The barrel is trading just shy of $52 before the OPEC announcement. Offers are touted at $53/55. Provided that the prices already include nine-month extension and perhaps the possibility of a positive surprise, a nine-month extension per se could not be sufficient to push the prices higher, in which case, we could see a downside correction toward the $50.01 (minor 23.6% retracement on May rise triggered by OPEC speculations), $49.85 (200-day moving average) and $48.85 (major 38.2% retrace, which should distinguish between the continuation of the OPEC-based positive trend and a short-term bearish reversal due to an eventual disappointment).
The loonie could be an interesting proxy for OPEC trades. The USD/CAD recently broke the critical 1.3477-support (major 38.2% retrace on Jan-May rise) as the Bank of Canada (BoC) maintained the status quo. A potential decline in oil prices could generate interesting dip buying opportunities into the 1.3380 (50% retrace) and 1.3283 (major 61.8% retrace).
EUR/USD is back above 1.12 level. The daily MACD (Moving Average Convergence Divergence) is positive and the relative strength index is just below the overbought area. Positive trend and momentum indicators suggest that the EUR/USD could make another attempt to the 1.1300, the Trump Election Day high. Top sellers could step in by 1.1300, as the European Central Bank (ECB) maintains its supportive tone unchanged, versus the Fed, preparing to raise rates in June for the third time since the Trump election.
Quick glance at technicals on LCG Trader:
GBP/USD intraday: Long positions above 1.2930 (pivot) with targets at 1.3005 & 1.3020 in extension. Below 1.2930, downside potential to 1.2900 & 1.2875.

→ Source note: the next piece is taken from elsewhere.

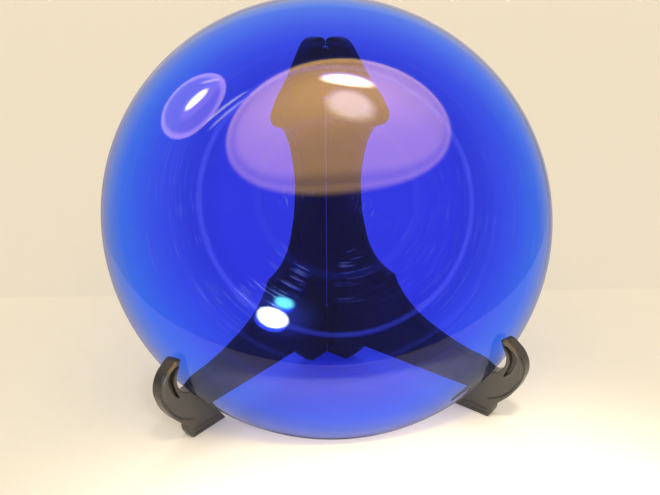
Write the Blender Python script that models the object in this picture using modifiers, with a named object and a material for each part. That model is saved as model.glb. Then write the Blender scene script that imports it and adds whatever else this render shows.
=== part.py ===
"""A large blue glass dish standing on its edge in a folding black plastic plate easel.

The easel is two mirrored moulded leaves that turn on one upright hinge at the back. Each leaf is a flat plate:
a post with a pointed top behind, a low arm running forward, and a curled hook over a small front foot.
The dish is a shallow dome of even wall, its hollow side to the posts and its lip in the two hooks.

Units are metres, +Z is up and the dish faces -Y. The origin is on the table, under the middle of the whole object.
"""

from math import atan, cos, pi, radians, sin

import bmesh
import bpy
from mathutils import Matrix, Vector

MM = 0.001

# Driving dimensions of the easel
LEAF_ANGLE = radians(43.6)  # each leaf's turn away from the middle plane
LEAF_THICKNESS = 7.5 * MM
SEAM_GAP = 0.4 * MM  # from the hinge's own plane to a leaf's inner face
EDGE_ROUNDING = 0.6 * MM
HINGE_Y = 40.95 * MM  # places the whole object's middle over the origin
FOOT_PAD_HEIGHT = 5.0 * MM
FOOT_PAD_PROUD = 0.25 * MM
FOOT_PAD_EMBED = 2.5 * MM  # how far a pad runs into its leaf
WELD = 0.01 * MM

# Hinge
KNUCKLE_RADIUS = 3.1 * MM
KNUCKLE_CLEARANCE = 0.35 * MM
PIN_RADIUS = 0.9 * MM
PIN_HEAD_RADIUS = 1.9 * MM
PIN_HEAD_HEIGHT = 0.9 * MM
PIN_HEAD_EDGE = 0.3 * MM  # the bevel round the head's top
PIN_HEAD_GAP = 0.3 * MM  # from the top knuckle to the head
PIN_SHANK_BELOW = 0.2 * MM  # how far the full shank and then the tip reach under the bottom knuckle
PIN_TIP_BELOW = 0.6 * MM
PIN_TIP_RADIUS = 0.5 * MM
PIN_SEGMENTS = 16
BORE_RADIUS = 1.25 * MM
LOWER_HINGE = (7.0 * MM, 34.0 * MM)  # bottom and top of its knuckles
UPPER_HINGE = (172.0 * MM, 199.0 * MM)
KNUCKLES_PER_HINGE = 3
KNUCKLE_SEGMENTS = 24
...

EUR/AUD intraday: under pressure. Short positions below 1.5010 (pivot) with targets at 1.4920 & 1.4875 in extension. Above 1.5010, upside potential to 1.5050 & 1.5070.
Dow Jones intraday: upside prevails. Long positions above 20950.00 (pivot) with targets at 21100.00 & 21200.00 in extension. Below 20950.00, downside potential to 20890.00 & 20840.00.